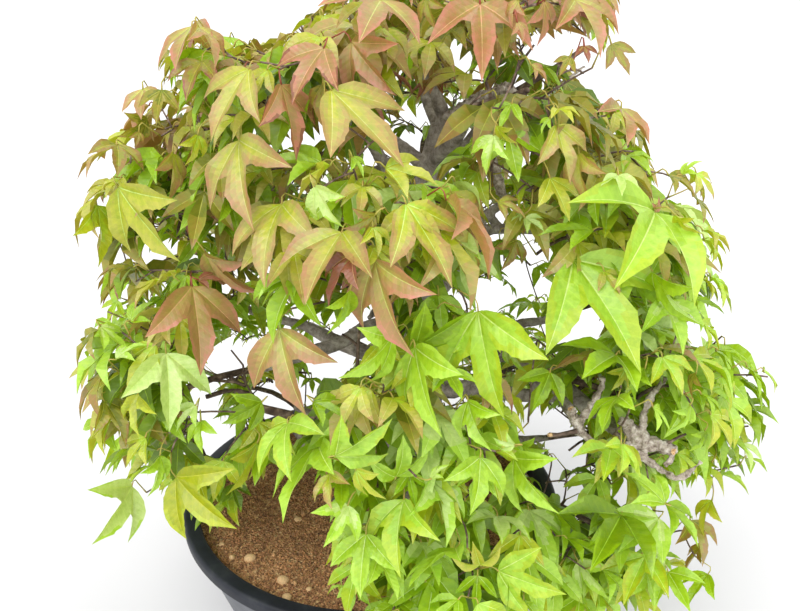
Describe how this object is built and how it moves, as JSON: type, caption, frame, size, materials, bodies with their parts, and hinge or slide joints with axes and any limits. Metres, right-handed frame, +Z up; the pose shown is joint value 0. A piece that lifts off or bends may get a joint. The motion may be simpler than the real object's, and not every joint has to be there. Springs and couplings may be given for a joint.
{
  "type": "potted maple bonsai",
  "caption": "Maple bonsai with drooping three-lobed leaves, green below and bronze at the top, in a round dark pot of granular soil.",
  "frame": {"origin": "middle of the pot's flat underside, where it stands", "axes": "+Z up along the pot's axis, +Y towards the back of the tree, +X to the right seen from its front"},
  "size_m": [0.4543, 0.4248, 0.5225],
  "materials": {
    "pot": "satin dark blue-grey plastic",
    "soil": "rough granular soil",
    "bark": "rough grey-brown bark",
    "green_leaves": "soft satin leaf",
    "olive_leaves": "soft satin leaf",
    "bronze_leaves": "soft satin leaf"
  },
  "bodies": {
    "root": {"pot": "pot", "soil": "soil", "trunk": "bark", "bough_low_1": "bark", "bough_low_2": "bark", "bough_low_3": "bark", "bough_low_4": "bark", "bough_low_5": "bark", "bough_low_6": "bark", "bough_low_7": "bark", "bough_side_1": "bark", "bough_middle_1": "bark", "bough_middle_2": "bark", "bough_middle_3": "bark", "bough_middle_4": "bark", "bough_middle_5": "bark", "bough_middle_6": "bark", "bough_middle_7": "bark", "bough_high_1": "bark", "bough_high_2": "bark", "bough_high_3": "bark", "bough_high_4": "bark", "bough_high_5": "bark", "bough_high_6": "bark", "bough_top_1": "bark", "bough_top_2": "bark", "bough_top_3": "bark", "bough_top_4": "bark", "bough_top_5": "bark", "bough_apex_1": "bark", "foliage_low_1": "green_leaves", "foliage_low_2": "green_leaves", "foliage_low_3": "green_leaves", "foliage_low_4": "green_leaves", "foliage_low_5": "green_leaves", "foliage_low_6": "green_leaves", "foliage_low_7": "green_leaves", "foliage_side_1": "green_leaves", "foliage_middle_1": "green_leaves", "foliage_middle_2": "green_leaves", "foliage_middle_3": "green_leaves", "foliage_middle_4": "green_leaves", "foliage_middle_5": "green_leaves", "foliage_middle_6": "green_leaves", "foliage_middle_7": "green_leaves", "foliage_high_1": "olive_leaves", "foliage_high_2": "olive_leaves", "foliage_high_3": "olive_leaves", "foliage_high_4": "olive_leaves", "foliage_high_5": "olive_leaves", "foliage_high_6": "olive_leaves", "foliage_top_1": "bronze_leaves", "foliage_top_2": "bronze_leaves", "foliage_top_3": "bronze_leaves", "foliage_top_4": "bronze_leaves", "foliage_top_5": "bronze_leaves", "foliage_apex_1": "bronze_leaves"}
  },
  "joints": []
}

★ ★ ★

WHAT IS NEEDED ▸ From the first line to the last, please quote the material above exactly.

PROBLEM SOLUTION ▸
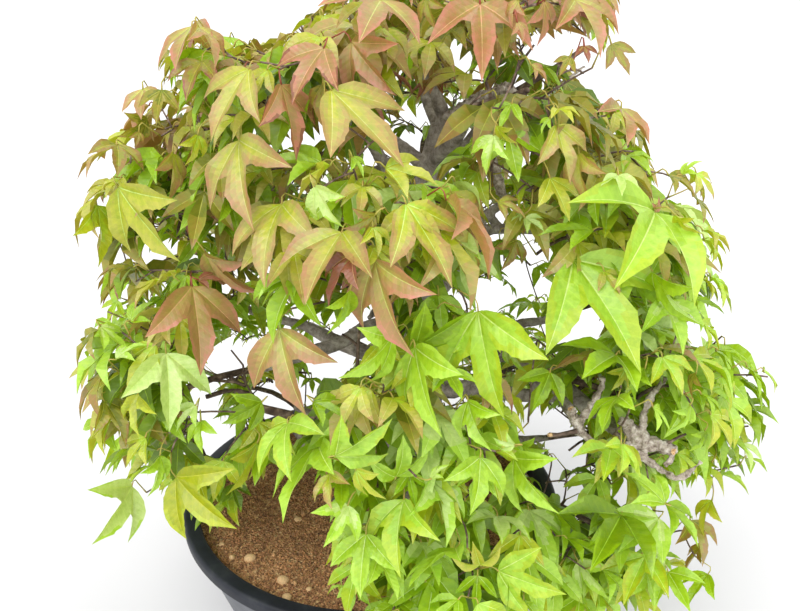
Describe how this object is built and how it moves, as JSON: type, caption, frame, size, materials, bodies with their parts, and hinge or slide joints with axes and any limits. Metres, right-handed frame, +Z up; the pose shown is joint value 0. A piece that lifts off or bends may get a joint. The motion may be simpler than the real object's, and not every joint has to be there. Springs and couplings may be given for a joint.
{
  "type": "potted maple bonsai",
  "caption": "Maple bonsai with drooping three-lobed leaves, green below and bronze at the top, in a round dark pot of granular soil.",
  "frame": {"origin": "middle of the pot's flat underside, where it stands", "axes": "+Z up along the pot's axis, +Y towards the back of the tree, +X to the right seen from its front"},
  "size_m": [0.4543, 0.4248, 0.5225],
  "materials": {
    "pot": "satin dark blue-grey plastic",
    "soil": "rough granular soil",
    "bark": "rough grey-brown bark",
    "green_leaves": "soft satin leaf",
    "olive_leaves": "soft satin leaf",
    "bronze_leaves": "soft satin leaf"
  },
  "bodies": {
    "root": {"pot": "pot", "soil": "soil", "trunk": "bark", "bough_low_1": "bark", "bough_low_2": "bark", "bough_low_3": "bark", "bough_low_4": "bark", "bough_low_5": "bark", "bough_low_6": "bark", "bough_low_7": "bark", "bough_side_1": "bark", "bough_middle_1": "bark", "bough_middle_2": "bark", "bough_middle_3": "bark", "bough_middle_4": "bark", "bough_middle_5": "bark", "bough_middle_6": "bark", "bough_middle_7": "bark", "bough_high_1": "bark", "bough_high_2": "bark", "bough_high_3": "bark", "bough_high_4": "bark", "bough_high_5": "bark", "bough_high_6": "bark", "bough_top_1": "bark", "bough_top_2": "bark", "bough_top_3": "bark", "bough_top_4": "bark", "bough_top_5": "bark", "bough_apex_1": "bark", "foliage_low_1": "green_leaves", "foliage_low_2": "green_leaves", "foliage_low_3": "green_leaves", "foliage_low_4": "green_leaves", "foliage_low_5": "green_leaves", "foliage_low_6": "green_leaves", "foliage_low_7": "green_leaves", "foliage_side_1": "green_leaves", "foliage_middle_1": "green_leaves", "foliage_middle_2": "green_leaves", "foliage_middle_3": "green_leaves", "foliage_middle_4": "green_leaves", "foliage_middle_5": "green_leaves", "foliage_middle_6": "green_leaves", "foliage_middle_7": "green_leaves", "foliage_high_1": "olive_leaves", "foliage_high_2": "olive_leaves", "foliage_high_3": "olive_leaves", "foliage_high_4": "olive_leaves", "foliage_high_5": "olive_leaves", "foliage_high_6": "olive_leaves", "foliage_top_1": "bronze_leaves", "foliage_top_2": "bronze_leaves", "foliage_top_3": "bronze_leaves", "foliage_top_4": "bronze_leaves", "foliage_top_5": "bronze_leaves", "foliage_apex_1": "bronze_leaves"}
  },
  "joints": []
}